Given exercise: Restate word for word the lines of the records below, starting at the line that contains "Write part 3" and ending at the line that contains "return (np.sqrt(ROLL_CORE **", with both of those lines included and nothing else.

──────────

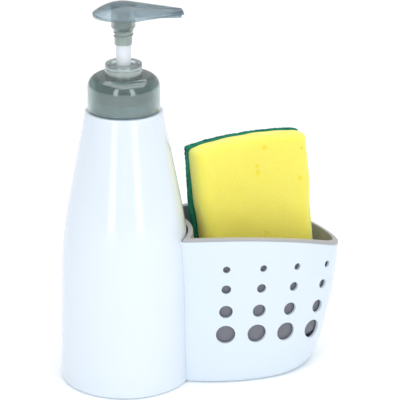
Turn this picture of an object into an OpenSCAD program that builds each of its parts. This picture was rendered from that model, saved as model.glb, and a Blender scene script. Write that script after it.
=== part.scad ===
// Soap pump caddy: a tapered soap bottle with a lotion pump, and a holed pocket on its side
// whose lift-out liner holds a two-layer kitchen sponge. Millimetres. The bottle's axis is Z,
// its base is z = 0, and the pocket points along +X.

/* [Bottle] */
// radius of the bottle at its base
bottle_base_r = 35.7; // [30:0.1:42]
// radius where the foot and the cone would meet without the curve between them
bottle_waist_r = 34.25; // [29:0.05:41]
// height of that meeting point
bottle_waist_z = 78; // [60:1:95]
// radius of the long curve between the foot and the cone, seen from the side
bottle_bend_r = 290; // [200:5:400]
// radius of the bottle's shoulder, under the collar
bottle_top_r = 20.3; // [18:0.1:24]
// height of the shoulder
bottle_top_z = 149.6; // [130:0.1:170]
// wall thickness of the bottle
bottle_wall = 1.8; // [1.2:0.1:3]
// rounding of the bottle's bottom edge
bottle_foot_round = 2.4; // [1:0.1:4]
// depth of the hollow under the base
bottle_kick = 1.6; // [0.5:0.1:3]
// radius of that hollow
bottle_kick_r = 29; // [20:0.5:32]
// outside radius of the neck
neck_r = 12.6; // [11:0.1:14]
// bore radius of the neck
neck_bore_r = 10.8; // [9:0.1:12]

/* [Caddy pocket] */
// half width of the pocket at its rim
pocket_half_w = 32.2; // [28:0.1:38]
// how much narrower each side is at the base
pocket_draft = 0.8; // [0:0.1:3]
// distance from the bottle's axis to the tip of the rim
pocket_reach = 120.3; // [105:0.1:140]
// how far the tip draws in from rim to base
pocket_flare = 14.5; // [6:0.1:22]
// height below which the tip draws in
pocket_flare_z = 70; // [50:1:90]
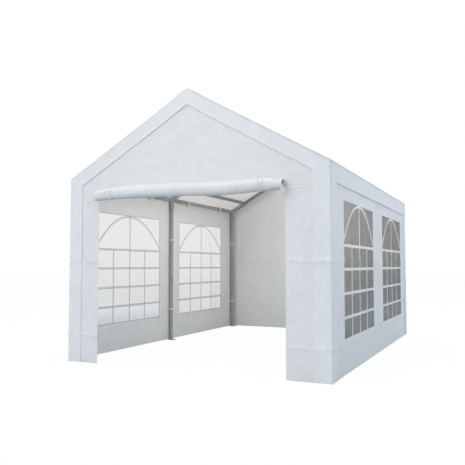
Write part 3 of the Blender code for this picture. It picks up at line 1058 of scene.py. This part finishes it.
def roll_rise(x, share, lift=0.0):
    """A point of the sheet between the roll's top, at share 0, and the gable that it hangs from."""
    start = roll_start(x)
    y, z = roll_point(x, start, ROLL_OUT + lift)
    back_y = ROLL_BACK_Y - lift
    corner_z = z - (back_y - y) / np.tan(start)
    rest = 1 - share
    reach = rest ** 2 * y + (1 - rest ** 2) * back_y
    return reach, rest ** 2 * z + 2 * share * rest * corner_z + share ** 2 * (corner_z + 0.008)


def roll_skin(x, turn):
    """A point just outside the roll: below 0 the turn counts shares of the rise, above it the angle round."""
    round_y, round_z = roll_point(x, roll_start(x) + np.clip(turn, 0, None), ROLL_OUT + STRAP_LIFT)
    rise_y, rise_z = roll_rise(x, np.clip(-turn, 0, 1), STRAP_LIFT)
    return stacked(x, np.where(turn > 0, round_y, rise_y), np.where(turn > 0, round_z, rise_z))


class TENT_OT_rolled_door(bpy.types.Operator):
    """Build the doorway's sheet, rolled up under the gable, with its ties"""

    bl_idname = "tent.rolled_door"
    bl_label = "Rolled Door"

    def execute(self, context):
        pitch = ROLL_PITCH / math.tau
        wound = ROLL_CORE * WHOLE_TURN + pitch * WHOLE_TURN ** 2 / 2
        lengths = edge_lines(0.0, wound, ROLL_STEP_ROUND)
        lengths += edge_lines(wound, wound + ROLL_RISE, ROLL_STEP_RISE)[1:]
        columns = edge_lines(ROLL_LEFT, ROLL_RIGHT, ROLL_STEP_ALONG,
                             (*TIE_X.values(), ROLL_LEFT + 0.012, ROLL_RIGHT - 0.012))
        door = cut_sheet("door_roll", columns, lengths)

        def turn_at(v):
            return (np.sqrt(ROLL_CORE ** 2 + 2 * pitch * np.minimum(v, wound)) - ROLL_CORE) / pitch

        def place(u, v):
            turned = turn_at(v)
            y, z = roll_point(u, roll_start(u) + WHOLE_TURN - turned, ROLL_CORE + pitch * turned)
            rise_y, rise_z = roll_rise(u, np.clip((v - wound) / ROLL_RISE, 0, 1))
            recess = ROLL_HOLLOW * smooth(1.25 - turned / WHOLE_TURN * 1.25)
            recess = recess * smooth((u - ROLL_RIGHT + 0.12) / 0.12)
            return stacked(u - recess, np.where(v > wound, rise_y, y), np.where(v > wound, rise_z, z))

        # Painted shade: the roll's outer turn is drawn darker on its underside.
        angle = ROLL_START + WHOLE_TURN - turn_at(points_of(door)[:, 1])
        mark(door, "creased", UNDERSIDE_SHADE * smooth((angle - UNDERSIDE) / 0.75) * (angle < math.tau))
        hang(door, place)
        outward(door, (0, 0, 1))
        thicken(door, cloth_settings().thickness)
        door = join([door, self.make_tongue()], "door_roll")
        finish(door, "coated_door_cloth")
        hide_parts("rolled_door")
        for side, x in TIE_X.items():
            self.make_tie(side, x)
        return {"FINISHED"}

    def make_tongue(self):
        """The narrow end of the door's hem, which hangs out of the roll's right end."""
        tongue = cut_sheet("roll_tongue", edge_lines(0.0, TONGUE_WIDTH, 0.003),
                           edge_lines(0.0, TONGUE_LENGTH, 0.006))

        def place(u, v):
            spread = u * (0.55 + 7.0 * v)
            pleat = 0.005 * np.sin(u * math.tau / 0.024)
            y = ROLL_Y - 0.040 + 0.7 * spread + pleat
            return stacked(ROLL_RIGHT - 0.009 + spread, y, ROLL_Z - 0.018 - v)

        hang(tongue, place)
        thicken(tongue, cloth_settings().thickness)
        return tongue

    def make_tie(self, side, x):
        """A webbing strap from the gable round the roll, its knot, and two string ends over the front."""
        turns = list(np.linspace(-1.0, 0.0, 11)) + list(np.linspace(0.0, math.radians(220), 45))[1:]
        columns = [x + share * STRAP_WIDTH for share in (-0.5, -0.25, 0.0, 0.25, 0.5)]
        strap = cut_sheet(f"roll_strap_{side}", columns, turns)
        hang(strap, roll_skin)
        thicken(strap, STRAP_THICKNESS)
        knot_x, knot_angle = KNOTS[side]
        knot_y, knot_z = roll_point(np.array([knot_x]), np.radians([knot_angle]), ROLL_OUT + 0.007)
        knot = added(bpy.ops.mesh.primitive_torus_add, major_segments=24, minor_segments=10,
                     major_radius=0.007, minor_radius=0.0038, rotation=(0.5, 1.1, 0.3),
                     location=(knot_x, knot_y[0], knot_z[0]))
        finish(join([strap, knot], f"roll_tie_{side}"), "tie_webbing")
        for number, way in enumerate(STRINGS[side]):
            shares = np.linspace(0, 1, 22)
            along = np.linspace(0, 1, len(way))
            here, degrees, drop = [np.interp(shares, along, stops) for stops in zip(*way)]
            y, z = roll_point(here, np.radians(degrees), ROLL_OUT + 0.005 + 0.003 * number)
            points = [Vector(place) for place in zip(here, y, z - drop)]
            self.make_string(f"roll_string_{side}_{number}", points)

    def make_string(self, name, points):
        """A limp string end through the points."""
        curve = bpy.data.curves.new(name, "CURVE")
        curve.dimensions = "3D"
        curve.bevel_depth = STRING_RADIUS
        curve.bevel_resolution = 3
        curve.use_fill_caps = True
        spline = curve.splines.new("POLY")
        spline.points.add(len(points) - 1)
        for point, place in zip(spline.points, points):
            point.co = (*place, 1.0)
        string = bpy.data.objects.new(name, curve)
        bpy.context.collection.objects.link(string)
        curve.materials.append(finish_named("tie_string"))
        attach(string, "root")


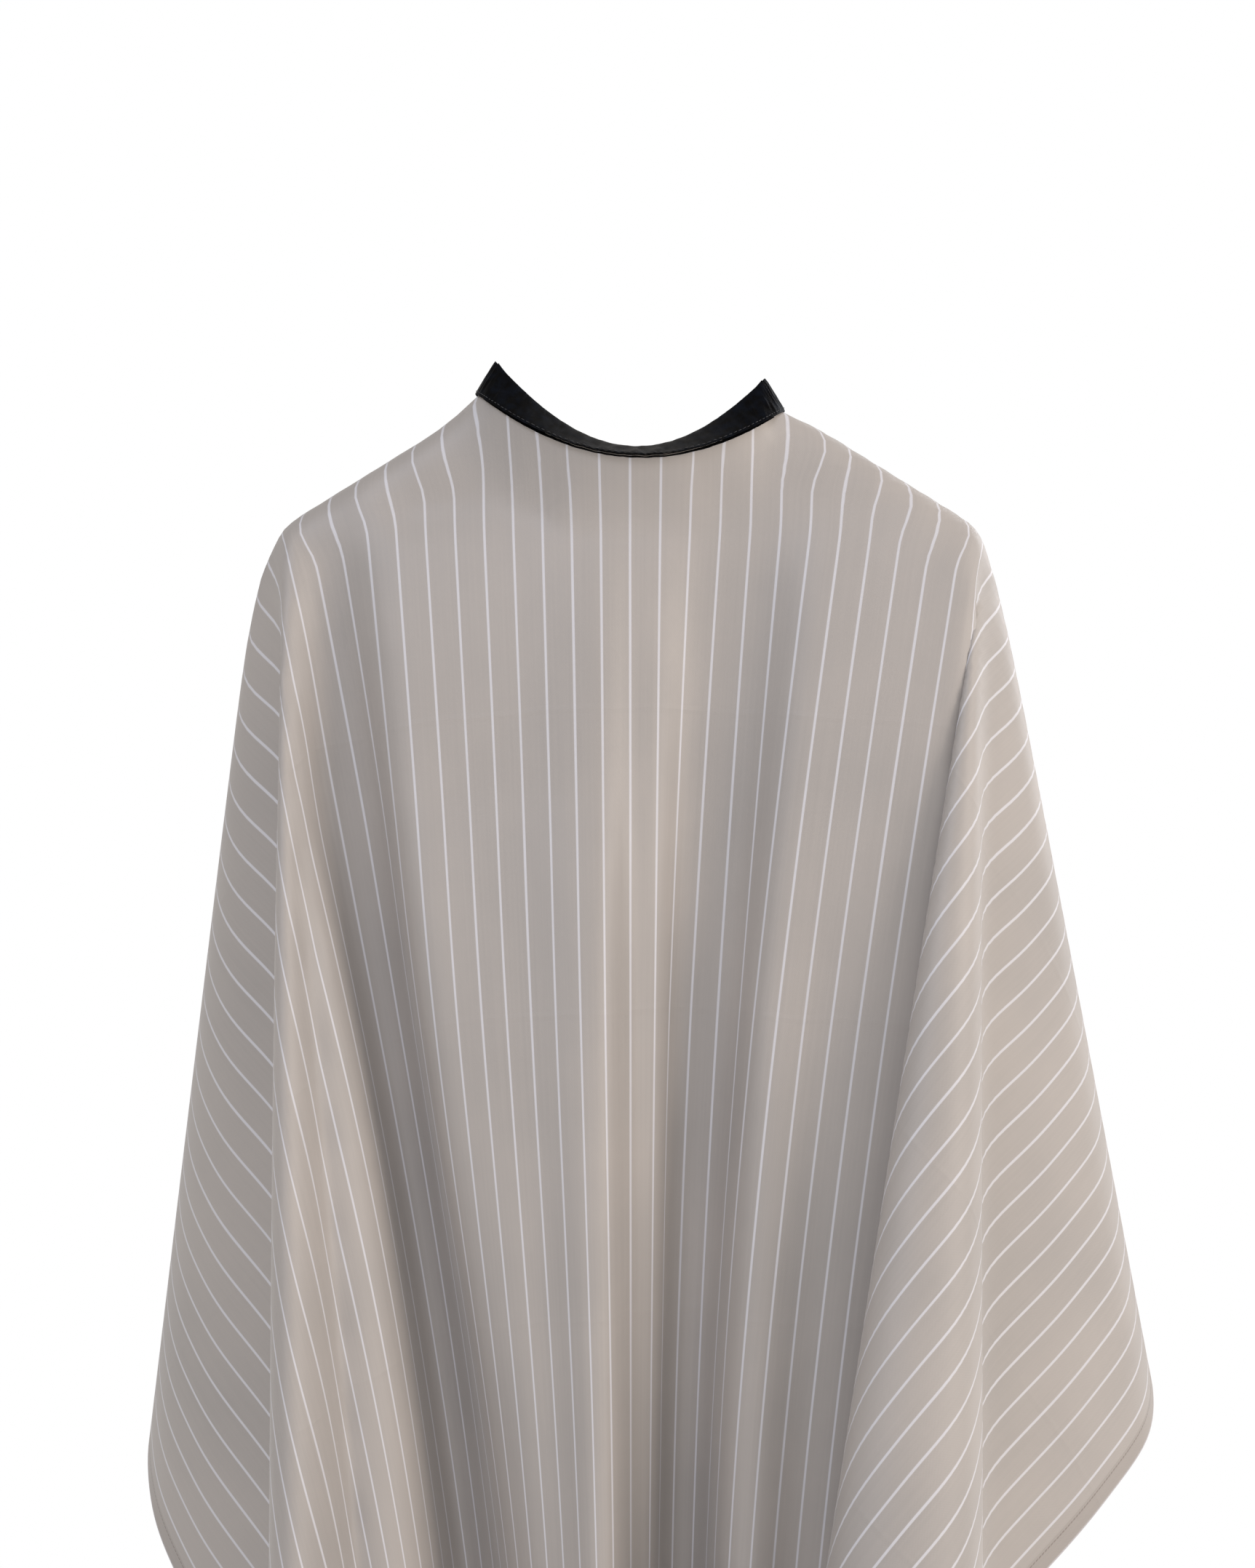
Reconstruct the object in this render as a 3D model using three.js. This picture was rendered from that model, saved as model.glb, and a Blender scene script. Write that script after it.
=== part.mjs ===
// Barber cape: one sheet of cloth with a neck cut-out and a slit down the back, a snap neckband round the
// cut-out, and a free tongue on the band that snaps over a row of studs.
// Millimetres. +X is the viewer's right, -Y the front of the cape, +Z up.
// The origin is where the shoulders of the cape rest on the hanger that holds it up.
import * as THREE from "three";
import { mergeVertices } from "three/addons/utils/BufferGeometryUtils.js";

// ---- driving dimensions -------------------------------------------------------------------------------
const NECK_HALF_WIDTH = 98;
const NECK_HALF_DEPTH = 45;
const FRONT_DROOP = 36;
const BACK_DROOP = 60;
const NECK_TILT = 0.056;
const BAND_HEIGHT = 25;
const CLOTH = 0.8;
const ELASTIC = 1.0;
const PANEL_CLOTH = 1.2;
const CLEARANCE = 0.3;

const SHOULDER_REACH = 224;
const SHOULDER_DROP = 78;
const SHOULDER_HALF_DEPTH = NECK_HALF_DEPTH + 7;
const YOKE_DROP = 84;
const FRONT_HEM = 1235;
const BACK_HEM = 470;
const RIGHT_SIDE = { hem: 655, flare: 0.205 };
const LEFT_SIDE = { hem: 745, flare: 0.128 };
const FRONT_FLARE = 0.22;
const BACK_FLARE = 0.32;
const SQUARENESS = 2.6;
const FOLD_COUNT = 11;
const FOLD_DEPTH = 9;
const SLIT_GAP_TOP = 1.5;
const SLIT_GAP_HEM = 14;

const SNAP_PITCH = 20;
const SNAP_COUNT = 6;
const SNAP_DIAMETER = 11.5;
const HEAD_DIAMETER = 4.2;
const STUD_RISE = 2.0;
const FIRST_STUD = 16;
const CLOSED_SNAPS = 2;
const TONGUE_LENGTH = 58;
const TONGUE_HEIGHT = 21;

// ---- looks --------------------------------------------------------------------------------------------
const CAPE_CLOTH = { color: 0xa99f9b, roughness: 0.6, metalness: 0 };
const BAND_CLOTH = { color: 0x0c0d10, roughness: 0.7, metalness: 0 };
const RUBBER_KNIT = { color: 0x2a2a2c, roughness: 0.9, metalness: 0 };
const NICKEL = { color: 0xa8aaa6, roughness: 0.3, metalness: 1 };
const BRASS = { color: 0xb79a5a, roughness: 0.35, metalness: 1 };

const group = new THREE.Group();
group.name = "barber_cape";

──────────

Task solution:
Write part 3 of the Blender code for this picture. It picks up at line 1058 of scene.py. This part finishes it.
def roll_rise(x, share, lift=0.0):
    """A point of the sheet between the roll's top, at share 0, and the gable that it hangs from."""
    start = roll_start(x)
    y, z = roll_point(x, start, ROLL_OUT + lift)
    back_y = ROLL_BACK_Y - lift
    corner_z = z - (back_y - y) / np.tan(start)
    rest = 1 - share
    reach = rest ** 2 * y + (1 - rest ** 2) * back_y
    return reach, rest ** 2 * z + 2 * share * rest * corner_z + share ** 2 * (corner_z + 0.008)


def roll_skin(x, turn):
    """A point just outside the roll: below 0 the turn counts shares of the rise, above it the angle round."""
    round_y, round_z = roll_point(x, roll_start(x) + np.clip(turn, 0, None), ROLL_OUT + STRAP_LIFT)
    rise_y, rise_z = roll_rise(x, np.clip(-turn, 0, 1), STRAP_LIFT)
    return stacked(x, np.where(turn > 0, round_y, rise_y), np.where(turn > 0, round_z, rise_z))


class TENT_OT_rolled_door(bpy.types.Operator):
    """Build the doorway's sheet, rolled up under the gable, with its ties"""

    bl_idname = "tent.rolled_door"
    bl_label = "Rolled Door"

    def execute(self, context):
        pitch = ROLL_PITCH / math.tau
        wound = ROLL_CORE * WHOLE_TURN + pitch * WHOLE_TURN ** 2 / 2
        lengths = edge_lines(0.0, wound, ROLL_STEP_ROUND)
        lengths += edge_lines(wound, wound + ROLL_RISE, ROLL_STEP_RISE)[1:]
        columns = edge_lines(ROLL_LEFT, ROLL_RIGHT, ROLL_STEP_ALONG,
                             (*TIE_X.values(), ROLL_LEFT + 0.012, ROLL_RIGHT - 0.012))
        door = cut_sheet("door_roll", columns, lengths)

        def turn_at(v):
            return (np.sqrt(ROLL_CORE ** 2 + 2 * pitch * np.minimum(v, wound)) - ROLL_CORE) / pitch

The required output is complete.